Ailleurs, le mot banlieue a souvent une connotation péjorative, peut-on le reproduire chez nous avec cette même charge ?
La comparaison entre ce qui se passe ailleurs et chez nous n’est pas pertinente. Car les contextes sociaux et urbains diffèrent notablement d’un pays à l’autre. Chez nous, les problèmes se posent différemment. Nous ne sommes pas un pays d’immigration massive. Nous n’avons pas de délinquants d’origine étrangère qui seraient nos « boucs émissaires » et sur lesquels porteraient les efforts de « pacification » des pouvoirs publics. Nous n’avons que des pauvres nationaux avec leurs ratés économiques et culturels, des désœuvrés, des oisifs forcés et des petits « salariés » de l’économie informelle (vente de chiffons, de cigarettes à l’unité ou des galettes avariées déposées à même le trottoir…). Ce que nous reproduisons chez nous, ce sont des îlots de pauvreté et de misère qui contrastent de manière criante avec ces îlots de maisons et de palais somptueux que se font construire les nouveaux riches et les parvenus, dont l’ostentation et l’arrogance affichées ne font qu’aviver les frustrations et les violences manifestes ou refoulées des pauvres ou des « malchanceux » qui sont, selon la boutade populaire, ceux qui n’ont pas su ou pu « voler » les biens publics à temps. Ce qui devient péjoratif, chez nous, ce n’est pas la banlieue en soi ; être pauvre et se déplacer sans voiture en ville comme à la campagne constitue déjà une image mal connotée. Le chômeur ou l’oisif est déjà perçu comme un lépreux, un élément asocial, capable de tous les actes hors-la-loi (bandits, voleurs, trafiquants ou terroristes…) Pourtant, il y a des milliers de jeunes Algériens qui ne demanderaient pas mieux que de se faire employer, et pas forcément dans les bureaux administratifs, mais dans les champs agricoles, les usines, le bâtiment, etc. Ces milliers de jeunes, y compris les diplômés dont les désirs ou les rêves sont contrariés, ne manqueraient pas de grossir les effectifs de nos « banlieues » présentes et à venir…Telle est la leçon qu’on devrait retenir d’une telle évolution. En dépit de la générosité de l’Etat manifestée par des aides diverses aux plus démunis, les « banlieues dangereuses » sont à venir.
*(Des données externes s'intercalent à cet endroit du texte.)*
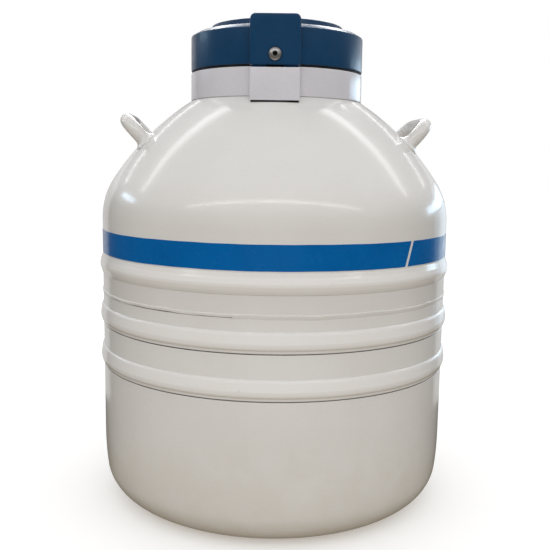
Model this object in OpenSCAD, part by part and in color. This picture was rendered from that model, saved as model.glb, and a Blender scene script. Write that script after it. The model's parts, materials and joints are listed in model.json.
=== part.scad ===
// Aluminium liquid nitrogen storage dewar with a lift-off lid and six hanging canisters.
// Millimetres, +Z up. The origin is on the surface the vessel stands on, under its axis.
// The lock block on the lid faces -Y.

/* [Outer shell] */
// Outside radius of the plain cylindrical wall
wall_r = 250; // [248:0.5:252]
// Sheet thickness of the outer shell
shell_t = 3; // [2.5:0.25:3.5]
// Height where the wall turns into the shoulder
shoulder_z = 403; // [401:0.5:404]
// Radius of the turn between wall and shoulder
knuckle_r = 100; // [98:1:102]
// How far that turn goes, in degrees
knuckle_turn = 33; // [32:0.5:34]
// Radius of the long curve of the shoulder
crown_r = 377; // [373:1:381]
// Radius of the turn at the foot
foot_r = 52; // [48:1:56]
// Depth of the recess under the base
base_recess = 5; // [3:0.5:7]
// Height of the weld that joins the two shells
seam_z = 300; // [297:1:303]
// Height of each stiffening rib
rib_h = 27; // [24:0.5:28]
// How far a rib stands out from the wall
rib_out = 4; // [3:0.25:5]
// Middle of the lowest rib
rib_low_z = 209.5; // [206:0.5:213]
// Middle of the second rib
rib_mid_z = 268.5; // [265:0.5:272]
// Middle of the upper rib
rib_top_z = 340; // [338:0.5:341]

/* [Stripe] */
// Height of the lower edge of the coloured stripe
stripe_z = 355.5; // [355:0.5:358]
// Width of the stripe
stripe_h = 32; // [26:1:36]
// Thickness of the stripe's film
stripe_t = 0.25; // [0.2:0.05:0.4]
// Width of the gap where the stripe's two ends meet
stripe_gap = 5; // [2:0.5:8]

/* [Handles] */
// Radius of the handle bar
bar_r = 10; // [9:0.25:11]
// Distance between the two legs of a handle
leg_gap = 115; // [105:1:125]
// Length of a leg, from its foot to the middle of the cross bar
leg_reach = 39.5; // [36:0.5:46]
// Bend radius of the bar's centre line
bend_r = 25; // [20:1:28]
// Slope of the legs above level, in degrees
leg_slope = 47; // [44:1:52]
// Turn of the pair of handles about the vessel's axis, in degrees
handle_turn = 4.5; // [0:0.5:6]

/* [Neck] */
// Radius of the bore of the neck
neck_r = 63.5; // [63:0.25:64]
// Wall thickness of the neck tube
neck_t = 2; // [1.5:0.25:2]
// Height of the top of the neck tube
neck_top_z = 600; // [598:0.5:600]
// Outside radius of the inner vessel
vessel_r = 213; // [210:0.5:215]
// Sheet thickness of the inner vessel
vessel_t = 2; // [1.5:0.25:2.5]
// Height of the outside of the inner vessel's floor
vessel_z = 40; // [38:0.5:40]

/* [Canisters] */
// Outside radius of a canister
can_r = 50.5; // [48:0.5:50.5]
// Height of a canister
can_h = 279; // [260:1:282]
// Radius of the wire that a canister hangs from
rod_r = 1.5; // [1.25:0.25:1.5]

/* [Collar and lid] */
// Outside radius of the collar and the lid
collar_r = 122.7; // [122:0.1:123.5]
// Height of the top of the collar
collar_z = 607.3; // [607:0.1:607.5]
// Wall thickness of the collar and the lid
mould_t = 3.5; // [3:0.25:4]
// Height of the lower edge of the lid
lid_z = 609.4; // [609.2:0.1:610]
// Height where the lid's side wall ends
lid_edge_z = 657.4; // [656.5:0.1:658]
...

La « houma », vocable cher aux Algérois, tend à disparaître des discussions mais aussi de la réalité, comment expliquer cette situation ?
D’abord, il faut définir ce que l’on entend par « houma ». La houma se définit comme un quartier urbain qui combine deux traits caractéristiques : un espace collectif et privé. Comme espace collectif, il renvoie à la communauté des résidants, comme espace privé, il renvoie au logis de la famille. Ces temps heureux semblent malheureusement révolus. La houma algéroise n’est plus ce qu’elle était. Ceux qui lui donnaient son charme, sa chaleur et son âme sont morts ou sont trop vieux pour la ranimer. Les liens d’antan de la houma, sans disparaître complètement, se relâchent sous l’effet de la modernité ravageuse et sous l’effet aussi de la recomposition des populations qui y résident. Aux anciens habitants, morts ou vieillissants, se sont substitués de nouveaux éléments venus de la campagne. Ils viennent avec d’autres représentations du monde, d’autres habitudes et souvenirs. Ces nouveaux venus ne reproduisent pas le modèle ou le style de vie et de sociabilité ancien de la houma, mais ils le pervertissent ou le dénaturent. Ces mouvements successifs de substitution de population, de génération et de mode de vie n’ont pas seulement modifié la représentation sociale de la houma envisagée sous l’angle de la convivialité et de la famille élargie et solidaire mais ils ont modifié aussi et de manière radicale la conception et la pratique de l’occupation de l’espace habitable. Les appartements occupés par les nouveaux arrivants ne sont plus entretenus comme ils l’étaient par leur primo occupants, ils se délabrent sous l’effet conjugué de la surcharge de 6 à 12 personnes par logis et de la négligence des familles, dont beaucoup balancent par-dessus les balcons leurs ordures ménagères. Les enfants qui prennent exemple sur leurs parents font de même et intériorisent de ce fait leurs gestes et actes blâmables ou incivils… Ces pratiques de l’espace ont bouleversé considérablement la représentation sociale de la houma, par suite du délabrement du tissu urbain et de l’espace habitable.